私は歯医者が苦手だ。痛みや音が嫌というより、ただ何となく気分が悪くなるのだ。だが、放置していた虫歯が耐えきれなくなり、近所の小さな歯科医院に行くことにした。
その医院は古く、子どもの頃に通っていた記憶がある。狭い待合室、飾り気のない受付、独特な薬品の匂い――何も変わっていなかった。予約もせず飛び込んだが、患者は他にいなかったらしく、すぐに診察室へ案内された。
診察台に座ると、年配の歯科医が現れた。顔立ちは記憶の中の先生と一致するが、妙に無表情で、声にも抑揚がない。「口を開けて」と淡々と言い、私は緊張しながら口を開いた。

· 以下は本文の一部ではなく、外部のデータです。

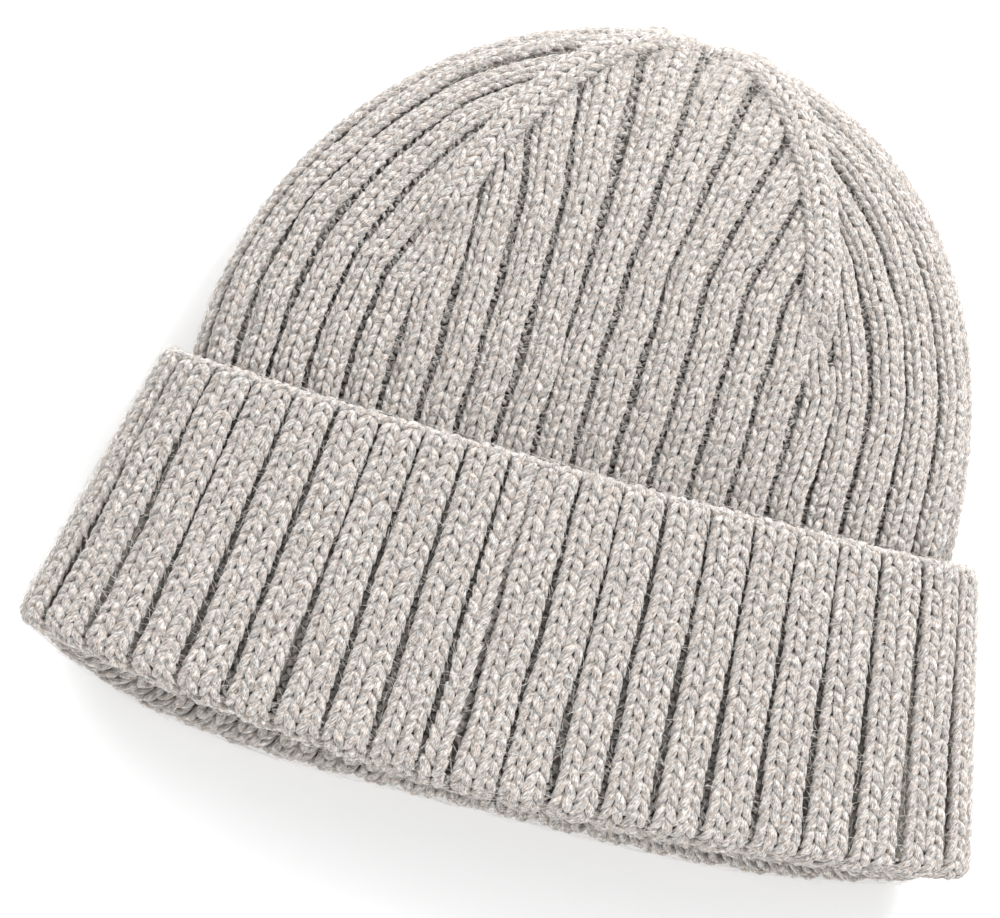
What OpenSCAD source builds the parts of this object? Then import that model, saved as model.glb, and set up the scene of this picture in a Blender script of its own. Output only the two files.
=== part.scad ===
// Rib-knit beanie with a turned-up cuff, lying on its front as it does on a table.
// X runs across the hat, Y from the brim to the crown, Z up from the table.
// Millimetres. The origin is on the table, under the middle of the hat.

/* [Crown] */
// Width of the hat across the crown, laid flat
crown_w = 196; // [180:1:212]
// Length of the domed crown above the cuff
crown_l = 110; // [100:1:120]
// Height of the crown's top side above the table
crown_h = 38.5; // [32:0.5:44]
// Share of the dome, in degrees, that is knitted before the decreases start
crown_start = 25; // [15:1:35]

// How far the crown's tip leans to the right
crown_lean = 6; // [0:0.5:8]

/* [Cuff] */
// Width of the cuff at the brim, laid flat
brim_w = 249; // [230:1:256]
// Depth of the cuff at the sides of the hat
cuff_l = 76; // [64:1:84]
// Air between the cuff's top edge and the body
cuff_gap = 2.4; // [1:0.1:4]

/* [Fabric] */
// Thickness of one ply of the rib knit
ply = 5; // [4:0.1:5.6]
// How far the upper brim bows out at its middle
bow_upper = 11; // [4:0.5:12]
// How far the lower brim bows out at its middle
bow_lower = 16; // [12:0.5:18]

/* [Hidden] */

wool = "#c9c4bd";
yarn = "#bdb8b1";

clear = 0.3;                      // air between two plies that lie on each other
roll_r = ply + clear / 2;         // outer radius of the fold at the brim
brim_s = roll_r - cuff_l;         // station where the fold begins
flare = brim_w / 2 - crown_w / 2 - ply - clear;
lift_top = ply + cuff_gap;        // height of the body over the table at the cuff's top edge
lift_brim = ply + clear;          // and at the brim
apex_z = 8;                       // height of the crown's tip over the table
dome_power = 2.1;                 // superellipse of the crown's outline
top_power = 2.3;                  // superellipse of the upper side's cross-section
under_power = 3;                  // and of the side that lies on the table
widest = 0.42;                    // share of the height at which the hat is widest
sag_angle = 22;                   // stretch of the dome over which the underside sinks to the table
under_bulge = 0.35;               // how squarely the underside turns up towards the tip
top_edge_bow = 0.22;              // share of the brim's bow that the cuff's top edge keeps
bow_upper_power = 2;              // the upper brim bows evenly
bow_lower_power = 4;              // and the lower one comes forward nearly all the way across
bow_lower_skew = 0.15;            // and further on its left than on its right
bow_angle = 30;                   // stretch of the dome over which that bow dies away
shift_y = -(crown_l - cuff_l - bow_lower) / 2;
press = 0.8;                      // how far the knit would sink below the table, and is flattened instead

tip_s = 84;                       // station of the gathered tip, in degrees of the dome
seam_angle = [60, 120, 246, 294]; // where the four crown seams run round the section
seam_half = 2.4;                  // half of a crown seam's width, in degrees of the section
seam_rise = 1.4;                  // how proud a crown seam stands
back_seam_angle = 94;             // the linked seam up the back
back_seam_half = 1;               // and half of its width
seam_ridge = 1.2;                 // how far the seam's ridge stands into the hat
seam_air = 0.1;
seam_end_s = 76;                  // station where the ridge ends, short of the tip
edge_l = 3.5;                     // length of the rounded first course
knot_r = 1.6;
thread_r = 0.6;
thread_l = 8;                     // length of each end left on the draw thread
thread_spread = 24;
ring_steps = 60;                  // facets round the hat

// ---- the hat's surface ----------------------------------------------------------
// A station s is a distance in millimetres along the tube up to 0, which is the cuff's top edge,
// and an angle of the dome above it, up to 90 at the tip. A depth is measured into the hat.

function signed_pow(v, e) = sign(v) * pow(abs(v), e);
function ease(t) = let (c = min(1, max(0, t))) c * c * (3 - 2 * c);

function half_width(s, depth) = s <= 0
    ? crown_w / 2 - depth + flare * -s / cuff_l
    : (crown_w / 2 - depth) * pow(cos(s), 2 / dome_power);

function along(s, depth) = s <= 0 ? s : (crown_l - depth) * pow(sin(s), 2 / dome_power);

function upper_z(s, depth) = s <= 0
    ? crown_h - depth
    : apex_z + (crown_h - depth - apex_z) * cos(s);

function under_z(s, depth) = s <= 0
    ? depth + lift_top + (lift_brim - lift_top) * -s / cuff_l
    : apex_z + (depth - apex_z) * pow(cos(s), under_bulge) + lift_top * (1 - ease(s / sag_angle));

function bow(s, upper) = (upper ? bow_upper : bow_lower)
    * (s <= 0 ? top_edge_bow + (1 - top_edge_bow) * pow(-s / cuff_l, 2) : top_edge_bow * (1 - ease(s / bow_angle)));

function hat_point(angle, s, depth) = let (
    a = half_width(s, depth),
    top = upper_z(s, depth),
    under = under_z(s, depth),
    middle = under + widest * (top - under),
    upper = sin(angle) >= 0,
    power = upper ? top_power : under_power,
    across = signed_pow(cos(angle), 2 / power),
    rise = pow(abs(sin(angle)), 2 / power),
    skew = upper ? 1 : 1 - bow_lower_skew * across,
    forward = bow(s, upper) * skew * (1 - pow(abs(across), upper ? bow_upper_power : bow_lower_power)),
    y = along(s, depth) - forward
) [
    a * across + crown_lean * pow(max(0, y) / crown_l, 2),
    y + shift_y,
    max(0, middle + rise * ((upper ? top : under - press) - middle))
];

// ---- solids on that surface -----------------------------------------------------
// A profile is a closed list of [station, depth] points, swept round the hat.

module sweep_profile(profile, from, to, steps) {
    closed = to - from >= 360;
    n = len(profile);
    last = closed ? steps - 1 : steps;
    points = [for (i = [0:last], p = profile) hat_point(from + (to - from) * i / steps, p[0], p[1])];
    function at(i, j) = (closed ? i % steps : i) * n + j % n;
    sides = [for (i = [0:steps - 1], j = [0:n - 1], k = [0, 1]) k == 0
        ? [at(i, j), at(i + 1, j), at(i + 1, j + 1)]
        : [at(i, j), at(i + 1, j + 1), at(i, j + 1)]];
    // an end cap joins the two faces of the ply, station by station
    m = n / 2;
    caps = closed ? [] : [for (j = [0:m - 2], k = [0:3]) let (
        a = j, b = j + 1, c = n - 2 - j, d = n - 1 - j, e = steps * n)
        k == 0 ? [a, b, c] : k == 1 ? [a, c, d] : k == 2 ? [e + a, e + c, e + b] : [e + a, e + d, e + c]];
    polyhedron(points, concat(sides, caps), convexity = 10);
}

function stations(from, to, pieces) = [for (i = [0:pieces]) from + (to - from) * i / pieces];
function reversed(list) = [for (i = [len(list) - 1:-1:0]) list[i]];

// The profile of a ply that lies between two depths along a list of stations.
function ply_profile(at, outer, inner) = concat(
    [for (s = at) [s, outer]],
    [for (s = reversed(at)) [s, inner]]);

// The cuff leans away from the body towards its top edge.
function cuff_depth(s) = -clear - (cuff_gap - clear) * (1 - s / brim_s);
function cuff_profile(at) = concat(
    [for (s = at) [s, cuff_depth(s) - ply]],
    [for (s = reversed(at)) [s, cuff_depth(s)]]);

// A crown seam stands proud at the sides of the tube and sinks to nothing at the tip.
function seam_profile(at) = concat(
    [for (s = at) [s, -seam_rise * (tip_s - s) / (tip_s - crown_start)]],
    [for (s = reversed(at)) [s, ply]]);

module gore(from, to) {
    color(wool)
        sweep_profile(ply_profile(stations(crown_start, tip_s, 10), 0, ply), from + seam_half, to - seam_half, 16);
}

module crown_seam(angle) {
    color(yarn)
        sweep_profile(seam_profile(stations(crown_start, tip_s, 10)), angle - seam_half, angle + seam_half, 2);
}

// ---- the tube and its cuff ------------------------------------------------------

module body_tube() {
    at = concat(stations(brim_s, 0, 5), stations(crown_start / 4, crown_start, 3));
    color(wool)
        sweep_profile(ply_profile(at, 0, ply), 0, 360, ring_steps);
}

// The linked seam stands inside the tube as a low ridge.
module body_seam() {
    at = concat(stations(brim_s + edge_l, 0, 6), stations(crown_start / 4, seam_end_s, 7));
    color(yarn)
        sweep_profile(ply_profile(at, ply + seam_air, ply + seam_air + seam_ridge),
            back_seam_angle - back_seam_half, back_seam_angle + back_seam_half, 2);
}

module cuff_band() {
    color(wool)
        sweep_profile(cuff_profile(stations(brim_s, -edge_l, 5)),
            back_seam_angle + back_seam_half, back_seam_angle + 360 - back_seam_half, ring_steps);
}

module cuff_seam() {
    color(yarn)
        sweep_profile(cuff_profile(stations(brim_s, -edge_l, 5)),
            back_seam_angle - back_seam_half, back_seam_angle + back_seam_half, 2);
}

// The brim, where the knit turns up on itself.
module cuff_fold() {
    color(wool)
        sweep_profile([for (t = stations(0, 180, 8)) [brim_s - roll_r * sin(t), -clear / 2 + roll_r * cos(t)]],
            0, 360, ring_steps);
}

// The first course of the knit, drawn in over the cuff's top edge.
module cuff_start_edge() {
    middle = cuff_depth(0) - ply / 2;
    color(yarn)
        sweep_profile([for (t = stations(0, 180, 6)) [-edge_l + edge_l * sin(t), middle - ply / 2 * cos(t)]],
            0, 360, ring_steps);
}

// ---- the crown ------------------------------------------------------------------

module back_gore() { gore(seam_angle[0], seam_angle[1]); }
module left_gore() { gore(seam_angle[1], seam_angle[2]); }
module front_gore() { gore(seam_angle[2], seam_angle[3]); }
module right_gore() { gore(seam_angle[3], seam_angle[0] + 360); }

// The last loops, drawn together over the ends of the gores and seams.
module crown_tip() {
    steps = 30;
    rings = [[tip_s, 0], [86, 0], [88, 0], [88, ply], [86, ply], [tip_s, ply]];
    n = len(rings);
    points = concat(
        [for (r = rings, i = [0:steps - 1]) hat_point(360 * i / steps, r[0], r[1])],
        [hat_point(0, 90, 0), hat_point(0, 90, ply)]);
    function at(r, i) = (r % n) * steps + i % steps;
    walls = [for (r = [0, 1, 3, 4, 5], i = [0:steps - 1], k = [0, 1]) k == 0
        ? [at(r, i), at(r, i + 1), at(r + 1, i + 1)]
        : [at(r, i), at(r + 1, i + 1), at(r + 1, i)]];
    fans = [for (i = [0:steps - 1], k = [0, 1]) k == 0
        ? [at(2, i), at(2, i + 1), n * steps]
        : [at(3, i + 1), at(3, i), n * steps + 1]];
    color(wool)
        polyhedron(points, concat(walls, fans), convexity = 6);
}

// The thread that draws the last loops shut is knotted off inside, with two short ends.
module crown_draw_thread() {
    inner_tip = hat_point(90, 90, ply);
    color(yarn)
        translate(inner_tip - [0, knot_r + clear, 0]) {
            sphere(r = knot_r, $fn = 32);
            for (side = [-1, 1])
                rotate([90, 0, side * thread_spread])
                    cylinder(r = thread_r, h = thread_l, $fn = 24);
        }
}

body_tube();
body_seam();
cuff_band();
cuff_seam();
cuff_fold();
cuff_start_edge();
back_gore();
front_gore();
left_gore();
right_gore();
crown_seam(seam_angle[0]);  // crown_seam_back_right
crown_seam(seam_angle[1]);  // crown_seam_back_left
crown_seam(seam_angle[2]);  // crown_seam_front_left
crown_seam(seam_angle[3]);  // crown_seam_front_right
crown_tip();
crown_draw_thread();
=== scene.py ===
# %% [markdown]
# A chunky rib-knit beanie with a turned-up cuff, lying on its front.
#
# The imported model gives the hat's plain solids, in metres. They stay hidden, for collision, and every
# one of them is replaced here by knitting: a corrugated fabric core with real stitches laid over it.

# %% The frame
import math

import bpy
import numpy as np
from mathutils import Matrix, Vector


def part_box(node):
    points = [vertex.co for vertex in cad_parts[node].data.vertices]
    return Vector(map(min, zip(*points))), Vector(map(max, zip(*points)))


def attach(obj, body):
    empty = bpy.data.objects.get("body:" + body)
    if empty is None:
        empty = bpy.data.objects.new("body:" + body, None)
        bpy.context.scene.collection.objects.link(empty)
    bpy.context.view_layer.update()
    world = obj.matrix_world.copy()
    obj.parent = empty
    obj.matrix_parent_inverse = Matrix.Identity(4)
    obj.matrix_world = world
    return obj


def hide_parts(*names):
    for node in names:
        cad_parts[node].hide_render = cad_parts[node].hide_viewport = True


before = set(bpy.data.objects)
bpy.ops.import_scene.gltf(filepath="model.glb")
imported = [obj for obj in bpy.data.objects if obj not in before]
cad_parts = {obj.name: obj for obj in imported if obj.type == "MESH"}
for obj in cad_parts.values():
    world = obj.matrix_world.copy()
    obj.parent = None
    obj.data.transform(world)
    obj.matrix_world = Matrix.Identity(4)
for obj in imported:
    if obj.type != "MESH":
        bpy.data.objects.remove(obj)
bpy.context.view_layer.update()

# %% [markdown]
# The script measures in millimetres and turns to metres once, as each piece's mesh is made. The
# places come from the frame: the table at z = 0, the cuff's top edge and the crown's tip. The rest
# are the few sizes that drive the hat's shape.

# %% Driving sizes, in millimetres


def box_mm(node):
    low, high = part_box(node)
    return np.array(low) * 1000, np.array(high) * 1000


EDGE_Y = box_mm("cuff_start_edge")[1][1]
TIP_Y = box_mm("crown_tip")[1][1]
CROWN_H = box_mm("body_tube")[1][2]
CUFF_TOP_Z = box_mm("cuff_start_edge")[1][2]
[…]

診察が始まると、器具のカリカリとした音が響く。医師は特に声をかけることもなく、淡々と作業を進めていた。その様子にどこか違和感を覚えたが、痛みがひどく、それどころではなかった。
「虫歯ですね。神経を抜く処置が必要です」
その言葉に小さく頷き、治療が始まった。麻酔が効き始める頃、私は妙な感覚を覚えた。口の中を触られている感覚が薄れると同時に、何かが耳元で囁くような気がした。
「……もっと、口を開けて」
私は驚いて口を閉じようとしたが、医師の冷静な声に止められた。
「まだ終わりませんよ。口を大きく開けてください」
囁きはその後も続いたが、音の出どころがわからない。診察台の周囲を見渡すが、天井の白い蛍光灯がぼんやりと光っているだけだった。
治療が終わり、受付で会計を済ませようとしたとき、不意に聞き覚えのある声が背後から聞こえた。
「また来てくださいね」
振り返ると、そこには若い助手が立っていた。しかし、次の瞬間、彼女の顔が思い出せないことに気づいた。どんな顔立ちだったのか、どんな表情をしていたのか、まるでぼんやりとした霧に覆われたように何も浮かばない。
その夜、自宅で鏡を見て、私は異変に気づいた。口を開けたとき、喉の奥に「何か」が見えるのだ。影のような黒いものが一瞬揺れ、消えた。
翌日、再びその歯医者を訪れたが、驚いたことに、その場所には医院はなかった。廃墟となった建物だけが残っており、中は空っぽだった。
それ以来、私は鏡を見るのが怖い。口を開けるたびに、自分ではない「誰か」の視線を感じるのだ。